I was thinking about this snowman for a long time last night. If I lived in that town, I would step lively over to that guy's house and reduce the snowman to a pile of flakes because if building the snowman isn't a crime, then knocking it down shouldn't be a crime too. And it has no financial values, so it's not as if we're talking about criminal mischief.

No doubt there are many people who, if they were to become aware of my take on this, would sneer, "Political correctness." Well, if "political correctness" means respecting the dignity and worth of every person, then color me guilty. And a KKK snowman with a noose in its hand doesn't seem to respect people of color or people who believe as I do.



cam_1089
Dec. 6th, 2010 01:58 am (UTC)
I think, constitutionally speaking, the guy would probably be able to get away with it. Then again, it's been a couple of years since Media Law. I'd like to hear penshark weigh in on this one.

In an ideal world, we would be able to get rid of this snowman -- well, in an ideal world, it wouldn't exist. But I think the closest we're going to get to an ideal world is the rule of law, and I am pretty sure this guy, if he'd been arrested and chose to fight it, had a good shot at protecting his snowman under the First Amendment.

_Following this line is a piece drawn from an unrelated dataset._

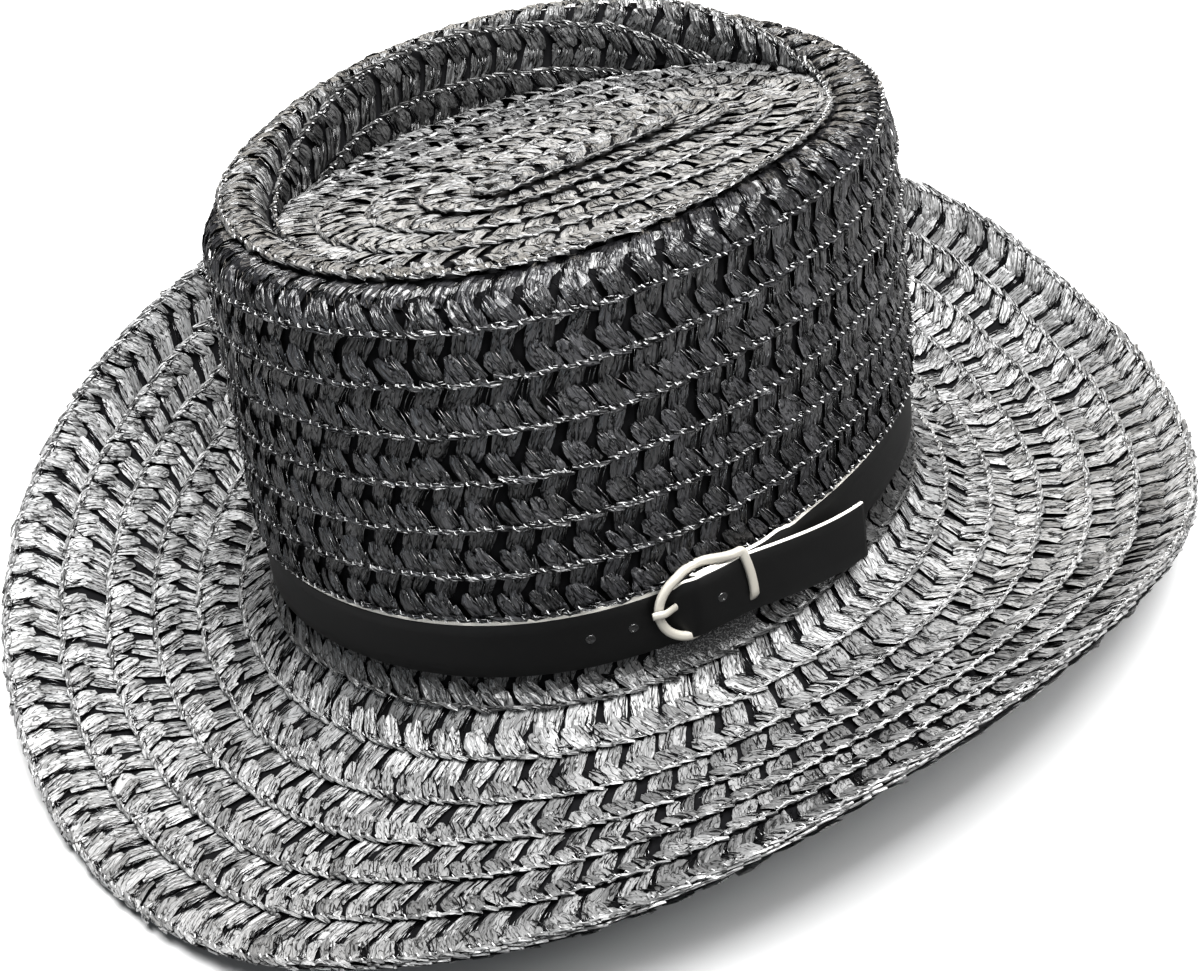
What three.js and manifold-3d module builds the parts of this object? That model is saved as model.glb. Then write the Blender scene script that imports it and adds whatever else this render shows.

I think the key difference between your gun scenario and the snowman is *you* could shoot nokomisjeff, while the snowman could not lynch anyone. While I think, barring case law of which I am ignorant, a snowman with a noose would be protected, but perhaps a noose hanging from a tree -- a more direct threat -- would not be.

That said, I'm totally with you in kicking that snowman over. The last thing American "speech" needs is more ignorance.
patrick_vecchio
Dec. 6th, 2010 11:03 am (UTC)
If the snowman indeed is free speech, then by knocking it down, I'm depriving his builder of his right to free speech—or so it would seem. I wonder if there will be follow-up articles on this story?

nodressrehersal
Dec. 6th, 2010 03:55 am (UTC)
I can't believe there are actually two sides to a debate about the legality of a kkk snowman with a noose. What about the morality of it? Sure, it's on his property, but it's also a public display and I would think there'd be public standards for what's acceptable and laws that govern the same.
patrick_vecchio
Dec. 6th, 2010 11:06 am (UTC)
Ugly stuff to be sure, and we're in agreement on the morality of it, but I don't think I want the government telling me what I can or cannot display on my own property.
nodressrehersal
Dec. 7th, 2010 04:09 am (UTC)
Just because it's private property, is it personal and protected if it's in public view? For example, could I paint a picture of a something sexually explicit on my two-car garage door? Could I tile my roof in red with a huge black swastika worked into the pattern? It seems like there are all kinds of boundaries set up for what's acceptable and what's not that we live with every day, but I suppose people cross those lines every day, too.
patrick_vecchio
Dec. 7th, 2010 11:23 am (UTC)
Good questions. Wish I had answers, especially about the private property vs. public display question.